__The exercise__
Wherever a line below holds the word "part", copy that line.

--- Information shown ---

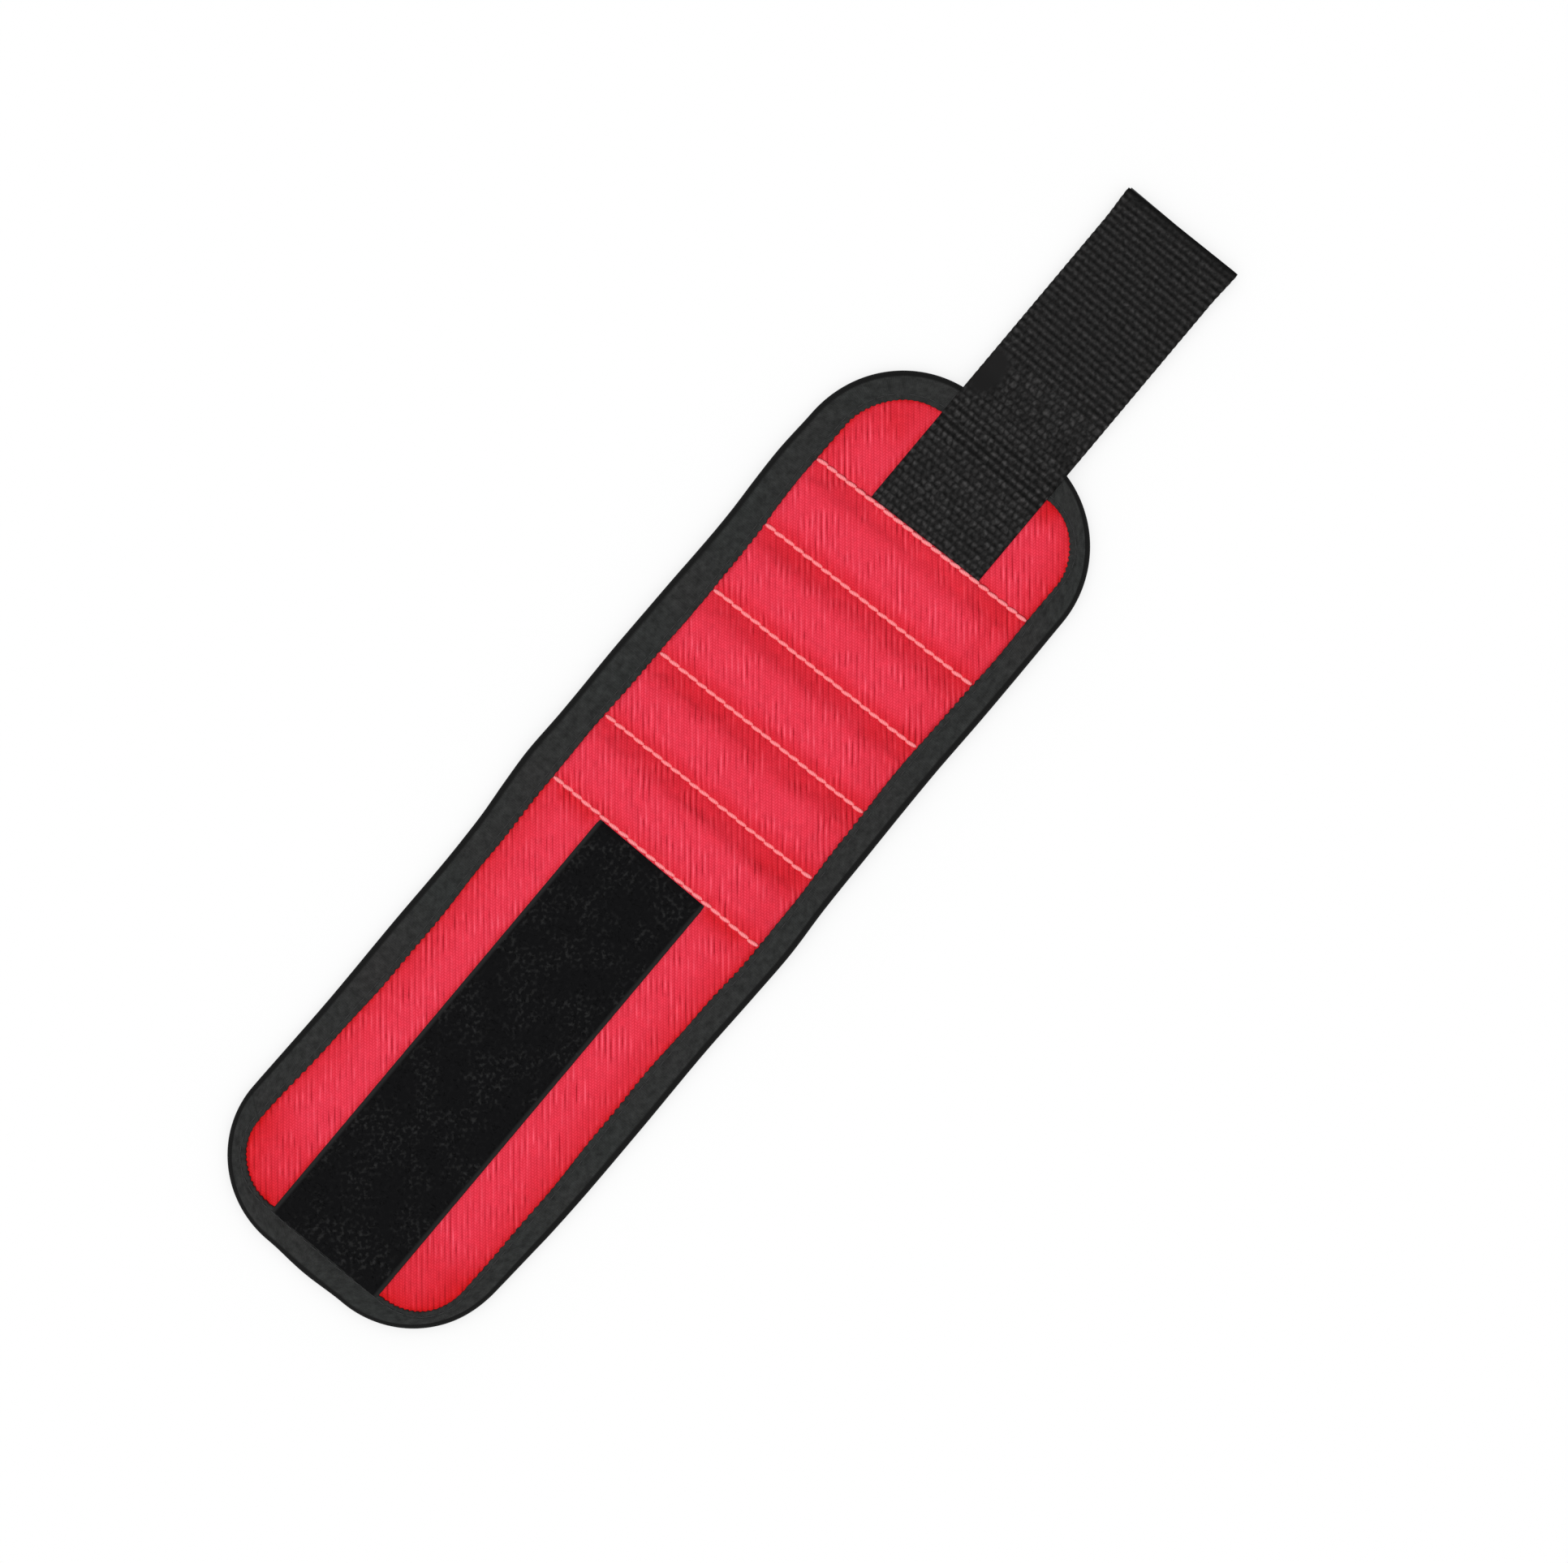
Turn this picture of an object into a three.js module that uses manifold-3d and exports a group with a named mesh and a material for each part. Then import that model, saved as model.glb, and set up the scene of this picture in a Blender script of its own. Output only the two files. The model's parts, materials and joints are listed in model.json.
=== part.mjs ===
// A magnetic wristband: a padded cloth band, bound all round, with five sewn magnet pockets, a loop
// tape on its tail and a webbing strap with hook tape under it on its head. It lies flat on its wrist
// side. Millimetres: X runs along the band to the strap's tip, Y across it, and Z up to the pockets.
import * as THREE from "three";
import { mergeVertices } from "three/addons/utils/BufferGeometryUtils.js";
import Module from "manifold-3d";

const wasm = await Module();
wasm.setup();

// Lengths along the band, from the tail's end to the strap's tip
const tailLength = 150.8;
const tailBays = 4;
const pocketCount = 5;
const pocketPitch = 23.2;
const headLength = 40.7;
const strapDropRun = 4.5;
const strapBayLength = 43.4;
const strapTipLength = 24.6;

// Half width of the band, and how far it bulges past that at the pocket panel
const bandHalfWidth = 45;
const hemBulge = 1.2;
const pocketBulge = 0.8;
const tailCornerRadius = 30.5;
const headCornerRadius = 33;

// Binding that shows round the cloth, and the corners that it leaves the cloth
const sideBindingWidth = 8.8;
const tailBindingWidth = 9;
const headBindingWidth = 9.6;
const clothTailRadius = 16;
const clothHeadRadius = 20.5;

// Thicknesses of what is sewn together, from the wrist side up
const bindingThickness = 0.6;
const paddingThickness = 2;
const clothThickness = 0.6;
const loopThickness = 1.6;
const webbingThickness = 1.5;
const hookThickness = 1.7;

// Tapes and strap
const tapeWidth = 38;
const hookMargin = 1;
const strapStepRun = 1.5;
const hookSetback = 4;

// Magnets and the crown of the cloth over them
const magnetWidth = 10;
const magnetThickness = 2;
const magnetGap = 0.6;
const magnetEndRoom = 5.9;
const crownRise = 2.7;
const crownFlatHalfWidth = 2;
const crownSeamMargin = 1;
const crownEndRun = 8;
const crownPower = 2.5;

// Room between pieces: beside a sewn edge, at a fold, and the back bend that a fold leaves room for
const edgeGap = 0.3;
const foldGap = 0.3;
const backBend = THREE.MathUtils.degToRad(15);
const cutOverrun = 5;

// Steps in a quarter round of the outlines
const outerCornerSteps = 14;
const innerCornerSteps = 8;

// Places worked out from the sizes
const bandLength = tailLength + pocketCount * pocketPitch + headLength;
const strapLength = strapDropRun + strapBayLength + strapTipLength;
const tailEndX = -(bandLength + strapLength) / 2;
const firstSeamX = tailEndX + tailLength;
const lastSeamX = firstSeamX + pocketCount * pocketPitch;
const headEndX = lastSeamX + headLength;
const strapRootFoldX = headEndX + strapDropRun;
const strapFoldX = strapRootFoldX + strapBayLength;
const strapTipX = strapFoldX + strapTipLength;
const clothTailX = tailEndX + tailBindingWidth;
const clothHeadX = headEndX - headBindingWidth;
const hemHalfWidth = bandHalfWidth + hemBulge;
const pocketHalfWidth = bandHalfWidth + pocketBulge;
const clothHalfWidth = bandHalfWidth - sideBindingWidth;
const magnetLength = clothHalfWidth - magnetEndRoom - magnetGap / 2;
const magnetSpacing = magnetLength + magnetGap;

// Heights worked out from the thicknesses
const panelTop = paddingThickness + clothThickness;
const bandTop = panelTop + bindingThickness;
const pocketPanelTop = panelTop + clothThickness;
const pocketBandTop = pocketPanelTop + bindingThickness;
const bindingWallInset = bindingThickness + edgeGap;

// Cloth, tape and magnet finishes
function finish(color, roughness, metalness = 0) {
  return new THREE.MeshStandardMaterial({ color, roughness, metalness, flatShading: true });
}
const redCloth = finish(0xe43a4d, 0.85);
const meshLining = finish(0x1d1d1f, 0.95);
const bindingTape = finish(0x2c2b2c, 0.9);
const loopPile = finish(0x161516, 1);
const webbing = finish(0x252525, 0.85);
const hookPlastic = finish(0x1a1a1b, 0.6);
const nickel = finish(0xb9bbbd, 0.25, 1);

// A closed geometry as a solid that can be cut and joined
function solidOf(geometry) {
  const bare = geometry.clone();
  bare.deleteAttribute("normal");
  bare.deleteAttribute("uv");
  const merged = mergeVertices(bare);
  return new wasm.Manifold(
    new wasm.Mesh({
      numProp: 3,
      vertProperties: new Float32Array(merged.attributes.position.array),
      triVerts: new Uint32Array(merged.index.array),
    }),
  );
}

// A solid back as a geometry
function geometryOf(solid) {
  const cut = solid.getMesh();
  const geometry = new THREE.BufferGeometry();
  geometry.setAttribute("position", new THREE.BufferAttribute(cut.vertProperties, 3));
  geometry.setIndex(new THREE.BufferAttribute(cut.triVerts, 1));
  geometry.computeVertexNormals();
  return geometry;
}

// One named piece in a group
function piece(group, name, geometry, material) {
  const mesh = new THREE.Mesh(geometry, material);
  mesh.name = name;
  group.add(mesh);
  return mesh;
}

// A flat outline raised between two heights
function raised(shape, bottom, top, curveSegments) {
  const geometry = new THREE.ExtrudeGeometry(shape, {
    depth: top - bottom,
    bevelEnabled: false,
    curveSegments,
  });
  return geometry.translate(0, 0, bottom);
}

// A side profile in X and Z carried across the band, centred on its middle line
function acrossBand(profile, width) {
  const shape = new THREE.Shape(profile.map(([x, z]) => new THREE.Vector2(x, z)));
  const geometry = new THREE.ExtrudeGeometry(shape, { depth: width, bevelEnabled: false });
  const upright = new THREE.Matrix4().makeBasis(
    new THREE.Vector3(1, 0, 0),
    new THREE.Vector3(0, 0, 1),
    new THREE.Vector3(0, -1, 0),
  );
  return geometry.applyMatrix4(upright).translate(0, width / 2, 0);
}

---

__Solved exercise__
Turn this picture of an object into a three.js module that uses manifold-3d and exports a group with a named mesh and a material for each part. Then import that model, saved as model.glb, and set up the scene of this picture in a Blender script of its own. Output only the two files. The model's parts, materials and joints are listed in model.json.
=== part.mjs ===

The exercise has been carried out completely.